Pillars are organized similarly to states in a Pillar state tree, where top.sls acts to coordinate pillar data to environments and minions privy to the data. Information transferred using pillar has a dictionary generated for the targeted minion and encrypted with that minion’s key for secure data transfer. Pillar data is encrypted on a per-minion basis, which makes it useful for storing sensitive data specific to a particular minion.

Beacons and reactors

The beacon system is a monitoring tool that can listen for a variety of system processes on Salt Minions. Beacons can trigger reactors which can then help implement a change or troubleshoot an issue. For example, if a service’s response times out, the reactor system can restart the service.

Beacons are used for a variety of purposes, including:

  • Automated reporting

  • Error log delivery

  • Microservice monitoring

  • User shell activity

  • Resource monitoring

When coupled with reactors, beacons can create automated pre-written responses to infrastructure and application issues. Reactors expand Salt with automated responses using pre-written remediation states.

Reactors can be applied in a variety of scenarios:

  • Infrastructure scaling

  • Notifying administrators

  • Restarting failed applications

  • Automatic rollback

When both beacons and reactors are used together , you can create unique states customized to your specific needs.

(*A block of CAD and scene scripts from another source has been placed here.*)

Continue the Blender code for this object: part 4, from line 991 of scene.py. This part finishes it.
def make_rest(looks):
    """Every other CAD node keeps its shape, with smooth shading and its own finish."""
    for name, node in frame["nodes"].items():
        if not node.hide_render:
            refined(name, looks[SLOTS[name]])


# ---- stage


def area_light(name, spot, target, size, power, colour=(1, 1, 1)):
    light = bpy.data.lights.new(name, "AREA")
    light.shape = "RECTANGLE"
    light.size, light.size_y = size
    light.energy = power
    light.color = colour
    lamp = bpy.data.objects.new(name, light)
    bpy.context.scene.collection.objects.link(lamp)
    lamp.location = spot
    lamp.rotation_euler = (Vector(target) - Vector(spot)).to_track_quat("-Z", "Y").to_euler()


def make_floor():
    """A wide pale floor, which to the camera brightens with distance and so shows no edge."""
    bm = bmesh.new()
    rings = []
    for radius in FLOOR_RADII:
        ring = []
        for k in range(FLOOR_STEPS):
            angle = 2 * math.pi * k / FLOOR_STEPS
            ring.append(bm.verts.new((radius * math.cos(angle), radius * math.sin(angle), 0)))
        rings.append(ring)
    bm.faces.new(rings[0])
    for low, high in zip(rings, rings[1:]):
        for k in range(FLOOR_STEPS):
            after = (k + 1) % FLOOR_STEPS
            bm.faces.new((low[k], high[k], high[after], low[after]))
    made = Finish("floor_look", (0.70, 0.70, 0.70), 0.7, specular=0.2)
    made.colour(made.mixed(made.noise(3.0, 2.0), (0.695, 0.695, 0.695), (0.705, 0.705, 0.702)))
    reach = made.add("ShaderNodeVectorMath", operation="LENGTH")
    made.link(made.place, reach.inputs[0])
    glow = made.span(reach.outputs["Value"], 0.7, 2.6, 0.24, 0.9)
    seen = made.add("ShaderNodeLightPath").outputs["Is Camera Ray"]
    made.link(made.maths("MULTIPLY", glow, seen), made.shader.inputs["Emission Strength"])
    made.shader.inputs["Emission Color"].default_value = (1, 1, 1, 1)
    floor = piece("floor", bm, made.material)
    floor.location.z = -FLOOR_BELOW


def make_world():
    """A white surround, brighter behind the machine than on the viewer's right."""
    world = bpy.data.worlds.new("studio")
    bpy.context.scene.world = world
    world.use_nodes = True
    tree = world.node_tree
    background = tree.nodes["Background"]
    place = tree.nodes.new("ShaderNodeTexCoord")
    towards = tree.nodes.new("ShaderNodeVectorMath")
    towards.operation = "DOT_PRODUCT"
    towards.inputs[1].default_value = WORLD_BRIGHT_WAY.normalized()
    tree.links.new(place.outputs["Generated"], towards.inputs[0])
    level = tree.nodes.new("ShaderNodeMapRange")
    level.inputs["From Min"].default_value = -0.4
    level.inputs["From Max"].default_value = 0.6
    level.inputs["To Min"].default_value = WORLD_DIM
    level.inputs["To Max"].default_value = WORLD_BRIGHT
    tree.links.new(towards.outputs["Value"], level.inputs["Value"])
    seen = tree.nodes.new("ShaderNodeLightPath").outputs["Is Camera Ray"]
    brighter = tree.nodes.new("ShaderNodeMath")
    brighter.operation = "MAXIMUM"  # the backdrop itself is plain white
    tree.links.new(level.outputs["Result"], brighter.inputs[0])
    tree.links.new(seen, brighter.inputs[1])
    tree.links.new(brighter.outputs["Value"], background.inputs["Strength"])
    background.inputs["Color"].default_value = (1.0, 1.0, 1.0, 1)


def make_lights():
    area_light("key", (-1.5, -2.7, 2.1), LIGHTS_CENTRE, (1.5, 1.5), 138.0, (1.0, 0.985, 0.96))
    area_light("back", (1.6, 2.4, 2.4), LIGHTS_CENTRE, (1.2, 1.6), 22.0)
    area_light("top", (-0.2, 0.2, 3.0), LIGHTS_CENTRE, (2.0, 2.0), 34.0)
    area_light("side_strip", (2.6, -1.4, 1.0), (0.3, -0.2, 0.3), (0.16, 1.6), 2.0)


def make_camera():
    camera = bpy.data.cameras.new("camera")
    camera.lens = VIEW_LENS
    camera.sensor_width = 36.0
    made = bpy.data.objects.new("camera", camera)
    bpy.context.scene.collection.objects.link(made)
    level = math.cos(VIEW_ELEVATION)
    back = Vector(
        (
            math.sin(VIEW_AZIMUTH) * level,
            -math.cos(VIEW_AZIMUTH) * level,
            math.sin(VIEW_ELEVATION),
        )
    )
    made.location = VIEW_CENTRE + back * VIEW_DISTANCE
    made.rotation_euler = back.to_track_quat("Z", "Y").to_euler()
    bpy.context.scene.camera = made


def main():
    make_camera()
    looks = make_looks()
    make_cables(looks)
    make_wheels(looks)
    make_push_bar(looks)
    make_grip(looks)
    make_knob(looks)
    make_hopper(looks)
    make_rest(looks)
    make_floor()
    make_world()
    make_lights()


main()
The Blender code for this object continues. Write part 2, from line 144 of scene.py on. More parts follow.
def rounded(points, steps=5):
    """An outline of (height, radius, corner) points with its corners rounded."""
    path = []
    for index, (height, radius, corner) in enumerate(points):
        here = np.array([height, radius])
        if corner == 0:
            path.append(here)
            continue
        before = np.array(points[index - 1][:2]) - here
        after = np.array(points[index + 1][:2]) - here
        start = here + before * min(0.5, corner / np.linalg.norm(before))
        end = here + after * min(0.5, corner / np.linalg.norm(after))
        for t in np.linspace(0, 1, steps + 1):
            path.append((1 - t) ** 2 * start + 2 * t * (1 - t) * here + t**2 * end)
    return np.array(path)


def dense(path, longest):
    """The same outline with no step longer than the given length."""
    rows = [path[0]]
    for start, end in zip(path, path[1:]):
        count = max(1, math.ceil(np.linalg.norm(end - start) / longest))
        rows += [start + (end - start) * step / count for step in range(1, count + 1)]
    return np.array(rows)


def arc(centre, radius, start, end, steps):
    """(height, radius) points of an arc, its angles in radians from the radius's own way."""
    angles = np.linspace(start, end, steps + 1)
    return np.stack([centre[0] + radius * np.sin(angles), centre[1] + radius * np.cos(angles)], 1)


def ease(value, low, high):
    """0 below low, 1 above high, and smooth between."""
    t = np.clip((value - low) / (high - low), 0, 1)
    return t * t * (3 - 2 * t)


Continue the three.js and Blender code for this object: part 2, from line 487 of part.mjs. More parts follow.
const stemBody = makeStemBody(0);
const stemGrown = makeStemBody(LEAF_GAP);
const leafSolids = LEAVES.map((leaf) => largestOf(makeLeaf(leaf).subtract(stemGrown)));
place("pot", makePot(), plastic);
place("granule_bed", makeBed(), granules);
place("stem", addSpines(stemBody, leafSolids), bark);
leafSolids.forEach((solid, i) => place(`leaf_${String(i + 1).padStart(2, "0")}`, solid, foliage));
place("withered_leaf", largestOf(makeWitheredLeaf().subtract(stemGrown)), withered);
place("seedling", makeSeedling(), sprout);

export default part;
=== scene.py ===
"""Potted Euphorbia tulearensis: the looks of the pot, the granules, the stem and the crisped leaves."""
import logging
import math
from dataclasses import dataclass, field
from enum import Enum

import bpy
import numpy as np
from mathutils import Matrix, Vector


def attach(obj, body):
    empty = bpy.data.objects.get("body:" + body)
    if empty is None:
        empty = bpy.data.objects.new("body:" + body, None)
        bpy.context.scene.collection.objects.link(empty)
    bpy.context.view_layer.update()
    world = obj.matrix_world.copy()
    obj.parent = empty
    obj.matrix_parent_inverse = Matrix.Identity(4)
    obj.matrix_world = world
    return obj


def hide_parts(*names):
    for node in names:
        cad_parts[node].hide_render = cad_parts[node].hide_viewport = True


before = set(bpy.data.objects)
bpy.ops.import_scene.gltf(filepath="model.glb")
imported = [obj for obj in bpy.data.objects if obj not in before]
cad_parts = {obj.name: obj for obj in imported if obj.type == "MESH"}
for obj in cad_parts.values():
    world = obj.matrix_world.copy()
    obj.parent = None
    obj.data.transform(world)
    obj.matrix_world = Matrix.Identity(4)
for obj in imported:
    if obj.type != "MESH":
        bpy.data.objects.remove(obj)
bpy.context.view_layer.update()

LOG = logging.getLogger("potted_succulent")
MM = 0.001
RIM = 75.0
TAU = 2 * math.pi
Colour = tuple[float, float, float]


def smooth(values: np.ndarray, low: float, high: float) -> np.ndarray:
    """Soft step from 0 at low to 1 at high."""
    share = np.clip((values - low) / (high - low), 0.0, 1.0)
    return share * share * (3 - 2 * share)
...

Salt runners and orchestration

Salt runners are convenience applications executed with the salt-run command. Salt runners work similarly to Salt execution modules. However, they execute on the Salt Master instead of the Salt Minions. A Salt runner can be a simple client call or a complex application.

Salt provides the ability to orchestrate system administrative tasks throughout the enterprise. Orchestration makes it possible to coordinate the activities of multiple machines from a central place. It has the added advantage of being able to control the sequence of when certain configuration events occur. Orchestration states execute on the master using the state runner module.